O número total de mortos pela polícia é um puxador tradicional no caso do Rio: é quem puxa os outros números. Quando tem mais mortes produzidas pela polícia, tem mais homicídios e tem mais crimes contra o patrimônio. Quando tem menos mortes produzidas pela polícia, tem menos homicídios e tem menos crimes contra o patrimônio. Basta olhar a curva. Num artigo que eu escrevi publicado no Cesec, “30 anos de política de segurança”, eu mostro isso: o que puxa a curva de violência no Estado do Rio há 30 anos é o número de autos de resistência, ou que agora se chama mortes provocadas em operações policiais.
O que pode ser feito ou quem pode mudar esse quadro?
SILVIA RAMOS Eu estou muito segura de que esse tipo de fenômeno é muito sensível a comando. É impressionante, não tem nenhum fenômeno de violência mais sensível a comando do que mortes provocadas pela polícia. Tem várias evidências disso em São Paulo e no Rio. Pra gente mudar essa sensação de que tem policial atirando na rua, e de que onde tem policiamento, tem insegurança, precisa de política de segurança e política de segurança articulada em alto e bom som. Precisaria que o governador e o secretário de segurança fizessem, como já fizeram no passado, um esclarecimento e uma divulgação das suas políticas de segurança. E de que essas políticas são contrárias a esse tipo de atitude. Na minha opinião, seria possível derrubar esses números em um mês. Mas a pergunta que a gente faz é se o governador e os gestores dessa política de segurança vão ter coragem de fazer isso.
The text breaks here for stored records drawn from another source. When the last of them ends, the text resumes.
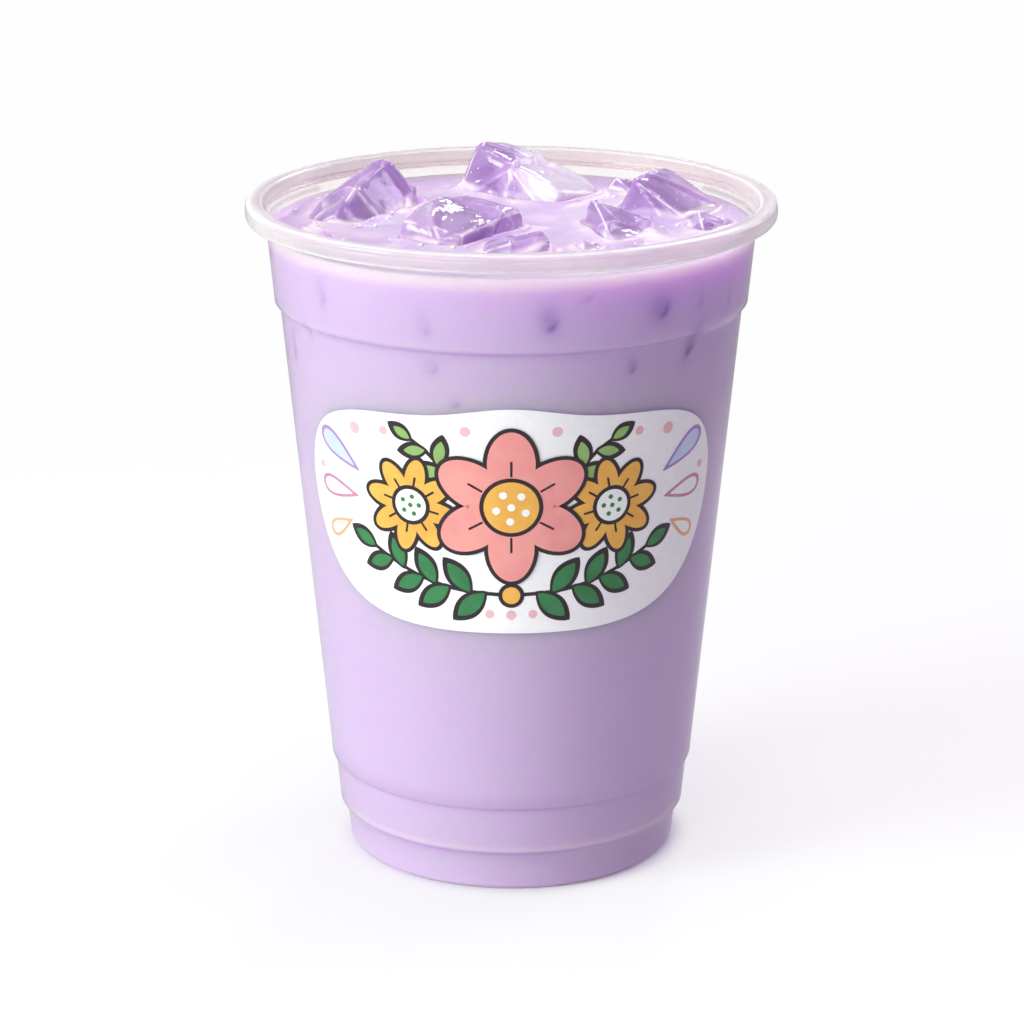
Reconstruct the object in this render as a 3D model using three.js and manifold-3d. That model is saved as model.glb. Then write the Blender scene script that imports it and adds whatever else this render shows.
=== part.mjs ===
// Iced taro milk tea in a clear thermoformed cup, with no lid.
// Millimetres, +Z up, origin at the centre of the foot that the cup stands on.
import * as THREE from 'three';
import { mergeVertices } from 'three/addons/utils/BufferGeometryUtils.js';
import Module from 'manifold-3d';

const wasm = await Module();
wasm.setup();

// Driving dimensions of the cup: outer radii and heights of each band
const rim = { radius: 47.5, height: 121.2, rollRadius: 1.7 };
const neck = { topRadius: 43.8, topHeight: 116.8, footRadius: 42.5, footHeight: 103.2 };
const wall = { topRadius: 41.4, topHeight: 101, footRadius: 33.4, footHeight: 17.1 };
const band = { topRadius: 32.65, topHeight: 15.3, footRadius: 31.95, footHeight: 8 };
const foot = { topRadius: 30.5, topHeight: 4.6, edgeRadius: 30.2, cornerRadius: 1.3 };
const footRing = { innerRadius: 27, recessRadius: 26, recessHeight: 1.2 };
const wallThickness = 0.8;
const aroundCup = 64;

// What is in the cup and on it
const clearance = 0.3;
const drinkLevel = 116.4;
const iceExponent = 7;
const iceDivisions = 4;

// Each melted ice cube: half sizes, centre and rotation vector (its length is the angle)
const iceCubes = [
  { half: [8.1, 11.8, 8.5], centre: [2.6, 29.0, 113.7], turn: [0.20, 0.31, 0.89] },
  { half: [8.0, 11.2, 13.9], centre: [-25.9, 12.1, 109.8], turn: [-1.39, -0.14, -0.86] },
  { half: [11.6, 12.5, 8.0], centre: [-9.2, -5.4, 108.6], turn: [1.54, 0.78, 0.77] },
  { half: [6.2, 4.4, 6.0], centre: [1.6, -20.2, 112.3], turn: [-0.02, 1.33, -0.09] },
  { half: [10.9, 6.3, 8.0], centre: [18.4, -5.0, 110.0], turn: [-0.13, 0.46, -1.30] },
  { half: [8.1, 8.1, 8.7], centre: [27.3, 13.4, 112.2], turn: [0.46, 0.31, 1.05] },
  { half: [4.6, 5.2, 4.4], centre: [35.2, -3.0, 112.6], turn: [0.50, 0.50, 0.30] },
  { half: [4.0, 4.0, 4.2], centre: [21.6, 30.4, 112.9], turn: [0.35, 0.50, 0.90] },
  { half: [4.4, 4.8, 4.4], centre: [-34.6, -8.8, 112.2], turn: [0.35, -0.55, 0.40] },
  { half: [2.7, 2.7, 3.0], centre: [13.0, -19.6, 113.9], turn: [0.60, 0.50, 0.20] },
];

// The die-cut sticker: height of its middle, length along the wall, and how far its outline goes
// up and down from there: at its two ends, along its top, at the swell of its top and at its foot
const sticker = {
  middle: 72, length: 84, thickness: 0.25, endRise: 3, topRise: 18.8, topSwell: 2.2, footDrop: 20.5,
};
const stickerColumns = 64;

const colours = {
  clearPlastic: 0xf2eef0,
  taroMilk: 0xcfb0dd,
  ice: 0xb892c8,
  sticker: 0xf7f2f8,
};

// A point of a lathe profile is (radius, height)
const at = (radius, height) => new THREE.Vector2(radius, height);

// A moulded step in the wall: it swells slowly from below and ends in a crisp edge above
function step(from, to, parts = 3) {
  const points = [];
  for (let i = 0; i <= parts; i += 1) {
    const t = i / parts;
    const swelling = 0.35 * t + 0.65 * t ** 4;
    points.push(at(THREE.MathUtils.lerp(from.x, to.x, swelling), THREE.MathUtils.lerp(from.y, to.y, t)));
  }
  return points;
}

// A round stretch of a profile; angles in degrees, 0 outwards and 90 up
function arc(centre, radius, startDegrees, endDegrees, parts) {
  const points = [];
  for (let i = 0; i <= parts; i += 1) {
    const angle = THREE.MathUtils.degToRad(THREE.MathUtils.lerp(startDegrees, endDegrees, i / parts));
    points.push(at(centre.x + radius * Math.cos(angle), centre.y + radius * Math.sin(angle)));
  }
  return points;
}

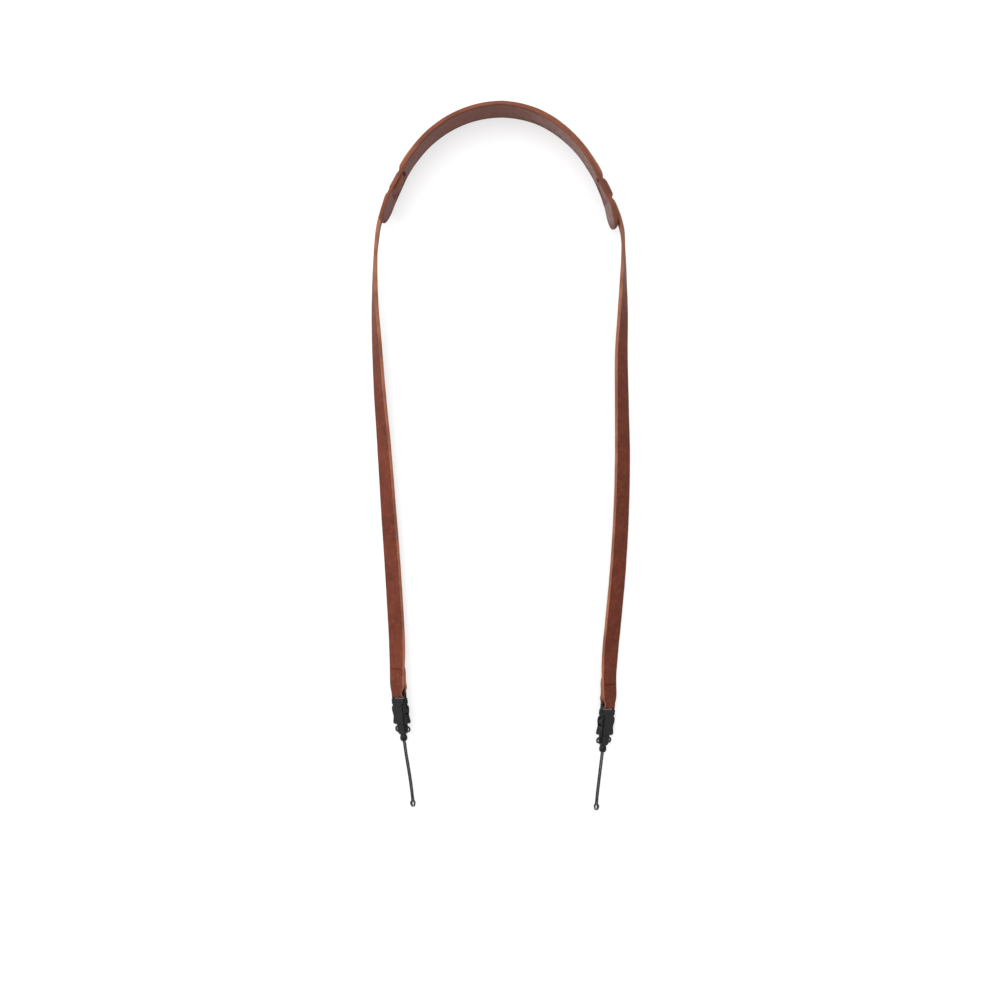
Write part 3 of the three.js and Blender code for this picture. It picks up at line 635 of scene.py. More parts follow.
class Buckle:
    """Frame of a buckle: u from its lower to its upper edge, ahead to the cord, n its outer face."""

    def __init__(self, side, fold_below, fold_out, turn):
        swing, lean = math.radians(turn), math.radians(BUCKLE_LEAN)
        out = Vector((side * math.cos(swing), -math.sin(swing), 0))
        level = leaning(None, out, lean)
        self.side, self.lean, self.u, self.n = side, lean, level.u, level.n
        self.ahead = Vector((-side * math.sin(swing), -math.cos(swing), 0))
        wing = (SHELL_WIDTH * self.u.z + SHELL_THICKNESS * self.n.z) / 2
        plate = (PLATE_WIDTH * self.u.z + PLATE_THICKNESS * self.n.z) / 2
        self.origin = Vector((side * fold_out, -fold_below, max(wing, plate) + FLOOR_GAP))

    def at(self, across, forward, outward):
        return self.origin + self.u * across + self.ahead * forward + self.n * outward

    def matrix(self):
        turn = Matrix((self.u * self.side, self.ahead, self.n)).transposed().to_4x4()
        return Matrix.Translation(self.origin + ARC_CENTRE) @ turn


LEFT_BUCKLE = Buckle(-1, LEFT_FOLD_BELOW, LEFT_FOLD_OUT, LEFT_BUCKLE_TURN)
RIGHT_BUCKLE = Buckle(1, RIGHT_FOLD_BELOW, RIGHT_FOLD_OUT, RIGHT_BUCKLE_TURN)
BUCKLES = {"left": LEFT_BUCKLE, "right": RIGHT_BUCKLE}
SEAMS = {"left": LEFT_SEAM, "right": RIGHT_SEAM}

BAR_ALONG = -(TONGUE_THICKNESS + FOLD_GAP + BAR_RADIUS)
FOLD_RADIUS = BAR_RADIUS + FOLD_GAP + TONGUE_THICKNESS / 2
FRONT_FACE = BAR_RADIUS + FOLD_GAP + TONGUE_THICKNESS


def end_station(buckle, forward, outward, cut, thickness, turn=0.0):
    upper = STRAP_WIDTH / 2 + STRAP_SHIFT - cut * TONGUE_UPPER_CUT
    lower = STRAP_WIDTH / 2 - STRAP_SHIFT - cut * TONGUE_LOWER_CUT
    n = buckle.n * math.cos(turn) + buckle.ahead * math.sin(turn)
    centre = buckle.at((upper - lower) / 2, forward, outward)
    return Station(centre, buckle.u, n, upper + lower, thickness)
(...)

Na Colômbia, você tinha um carro de polícia passando tinha um vazio na frente e atrás, onde tinha polícia, tinha medo, insegurança e tiroteio. Eu vejo a hora que vai acontecer isso no Rio, em vez de se dizer “chegou a polícia, chegou a segurança”. Por enquanto isso está sendo nas áreas mais pobres, mas estou vendo a hora disso acontecer no resto da cidade. Um temor geral da polícia, as pessoas terem medo de quando chega a polícia, porque onde tem polícia tem tiroteio, tem gente atirando e tem gente respondendo ao tiroteio.